6 They pass the buck. The hardest part about any software project is figuring out what to build – so engineering teams ask for specs, product teams write requirements, and everyone thinks they’ve done their job except the customer never ends up using the product.

“The hardest single part of building a software system is deciding precisely what to build.” – Fred Brooks, No Silver Bullet (1987)

7 They limit your product. This is counter-intuitive but by using requirements you effectively cap the possible outcome with those requirements and then continuously reduce scope from there as you begin to run out of resources or time. This means all those things that were meant to delight your customers usually get thrown out first in order to deliver anything functional.

What’s the alternative?

As usual I argue that it’s important to go back to first principles and work collaboratively with research, design, and engineering as one team to design the right product for your customer. Since what we’re trying to do is bridge the gap between the customer and the product development team as efficiently as possible, here’s what you should be doing instead of wasting time writing a Product Requirement Documents (borrowing those first principles from the agile manifesto):

1 Individuals and Interactions. There is no replacement for high bandwidth communication. Instead of relying on writing specs and throwing them over the wall to engineering, this should be an iterative process done collaboratively to leverage the insight and creativity of everyone on the team. Whether you’re doing user story mapping, design sprints, or any other technique, collaboration will yield faster, clearer results because they were achieved in conversation with each other.

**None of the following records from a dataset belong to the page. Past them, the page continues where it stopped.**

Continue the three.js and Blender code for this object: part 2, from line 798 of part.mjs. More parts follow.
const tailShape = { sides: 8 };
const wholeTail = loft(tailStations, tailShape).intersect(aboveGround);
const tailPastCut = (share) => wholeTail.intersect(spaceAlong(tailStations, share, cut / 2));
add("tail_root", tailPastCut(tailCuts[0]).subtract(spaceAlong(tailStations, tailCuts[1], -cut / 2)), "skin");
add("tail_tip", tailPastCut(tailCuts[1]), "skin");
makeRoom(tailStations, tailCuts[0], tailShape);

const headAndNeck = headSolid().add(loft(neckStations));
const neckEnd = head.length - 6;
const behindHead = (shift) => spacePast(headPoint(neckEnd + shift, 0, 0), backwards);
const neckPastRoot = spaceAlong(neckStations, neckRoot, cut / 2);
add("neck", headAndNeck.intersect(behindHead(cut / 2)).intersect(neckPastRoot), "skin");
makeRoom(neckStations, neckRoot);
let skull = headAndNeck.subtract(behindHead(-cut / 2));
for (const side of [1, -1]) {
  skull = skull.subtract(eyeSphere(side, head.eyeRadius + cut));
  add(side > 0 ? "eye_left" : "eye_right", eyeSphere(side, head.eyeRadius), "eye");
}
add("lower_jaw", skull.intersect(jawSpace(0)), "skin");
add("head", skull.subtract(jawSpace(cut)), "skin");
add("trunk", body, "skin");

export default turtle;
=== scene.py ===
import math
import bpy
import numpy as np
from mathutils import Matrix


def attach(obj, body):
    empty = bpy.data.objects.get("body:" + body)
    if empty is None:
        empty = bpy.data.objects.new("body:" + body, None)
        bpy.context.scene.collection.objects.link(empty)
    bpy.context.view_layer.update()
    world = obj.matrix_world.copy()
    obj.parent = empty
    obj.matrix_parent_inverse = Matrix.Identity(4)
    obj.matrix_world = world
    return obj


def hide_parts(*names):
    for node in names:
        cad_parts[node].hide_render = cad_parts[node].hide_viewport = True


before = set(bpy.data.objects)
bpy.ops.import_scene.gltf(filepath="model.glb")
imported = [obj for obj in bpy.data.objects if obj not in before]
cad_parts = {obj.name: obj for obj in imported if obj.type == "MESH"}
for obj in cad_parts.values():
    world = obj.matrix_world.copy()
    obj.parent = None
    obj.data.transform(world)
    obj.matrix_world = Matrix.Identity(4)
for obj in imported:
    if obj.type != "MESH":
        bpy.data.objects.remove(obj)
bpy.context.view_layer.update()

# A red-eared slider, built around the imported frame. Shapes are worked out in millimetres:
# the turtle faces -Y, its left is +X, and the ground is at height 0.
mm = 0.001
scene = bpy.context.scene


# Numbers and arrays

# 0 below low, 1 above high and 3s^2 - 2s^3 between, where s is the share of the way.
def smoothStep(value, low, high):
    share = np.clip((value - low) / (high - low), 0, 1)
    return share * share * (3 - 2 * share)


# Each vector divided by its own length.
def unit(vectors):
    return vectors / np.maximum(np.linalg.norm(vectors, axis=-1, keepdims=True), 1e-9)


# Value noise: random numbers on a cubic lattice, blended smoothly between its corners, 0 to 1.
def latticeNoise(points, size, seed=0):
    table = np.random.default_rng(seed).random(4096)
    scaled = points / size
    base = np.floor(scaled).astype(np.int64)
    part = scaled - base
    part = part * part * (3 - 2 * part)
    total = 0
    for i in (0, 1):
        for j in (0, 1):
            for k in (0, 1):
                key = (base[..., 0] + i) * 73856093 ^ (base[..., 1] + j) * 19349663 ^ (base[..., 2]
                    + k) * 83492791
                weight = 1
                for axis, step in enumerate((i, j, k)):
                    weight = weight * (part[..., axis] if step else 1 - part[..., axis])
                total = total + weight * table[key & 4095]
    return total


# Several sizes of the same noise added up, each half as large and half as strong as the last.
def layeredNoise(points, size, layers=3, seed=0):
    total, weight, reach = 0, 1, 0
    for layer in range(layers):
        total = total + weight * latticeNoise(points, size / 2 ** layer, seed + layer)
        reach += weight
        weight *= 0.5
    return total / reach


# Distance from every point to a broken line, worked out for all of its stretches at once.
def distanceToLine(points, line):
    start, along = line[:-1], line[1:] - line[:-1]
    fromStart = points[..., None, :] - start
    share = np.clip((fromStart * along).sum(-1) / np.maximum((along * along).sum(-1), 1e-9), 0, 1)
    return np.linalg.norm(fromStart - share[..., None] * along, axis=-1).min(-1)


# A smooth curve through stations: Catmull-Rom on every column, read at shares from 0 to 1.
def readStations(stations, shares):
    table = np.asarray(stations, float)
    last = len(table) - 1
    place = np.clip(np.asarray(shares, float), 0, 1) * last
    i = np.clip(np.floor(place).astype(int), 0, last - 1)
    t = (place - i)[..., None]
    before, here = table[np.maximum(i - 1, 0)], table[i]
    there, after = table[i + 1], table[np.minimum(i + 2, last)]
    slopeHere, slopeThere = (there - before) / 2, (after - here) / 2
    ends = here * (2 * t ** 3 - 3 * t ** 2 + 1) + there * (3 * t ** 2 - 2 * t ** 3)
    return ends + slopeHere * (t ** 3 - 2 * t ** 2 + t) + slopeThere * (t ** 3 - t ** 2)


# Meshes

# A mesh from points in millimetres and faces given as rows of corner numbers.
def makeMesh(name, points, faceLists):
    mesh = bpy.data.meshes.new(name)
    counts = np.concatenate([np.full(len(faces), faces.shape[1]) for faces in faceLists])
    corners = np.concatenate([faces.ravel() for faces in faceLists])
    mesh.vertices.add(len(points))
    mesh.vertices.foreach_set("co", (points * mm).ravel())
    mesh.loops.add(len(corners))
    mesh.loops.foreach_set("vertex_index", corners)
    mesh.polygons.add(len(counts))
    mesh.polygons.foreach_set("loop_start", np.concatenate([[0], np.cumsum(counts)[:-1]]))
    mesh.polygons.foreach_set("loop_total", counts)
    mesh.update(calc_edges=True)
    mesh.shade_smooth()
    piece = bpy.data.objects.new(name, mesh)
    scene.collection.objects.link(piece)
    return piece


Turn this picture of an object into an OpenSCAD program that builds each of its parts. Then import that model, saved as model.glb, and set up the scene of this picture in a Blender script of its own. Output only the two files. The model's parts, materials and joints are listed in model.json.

2 Working software (or hardware). Prototype, prototype, prototype. Whether it’s a user flow in post-it notes, a page sketched up on paper, or a functioning interactive prototype, put something together that showcases the actual experience and can generate discussion internally as you hone the hundreds of minute decisions that make up a product experience, from the back-end infrastructure needed to support it, through to the precise user flow.

3 Customer collaboration. Get out of the building! Talk to your customers, understand what their problems really are and bring them back to the team. Then once you have some prototypes in place, test them – over and over again – to refine not just the user flow and usability, but also the desirability of the product, and thus its feasibility in the market.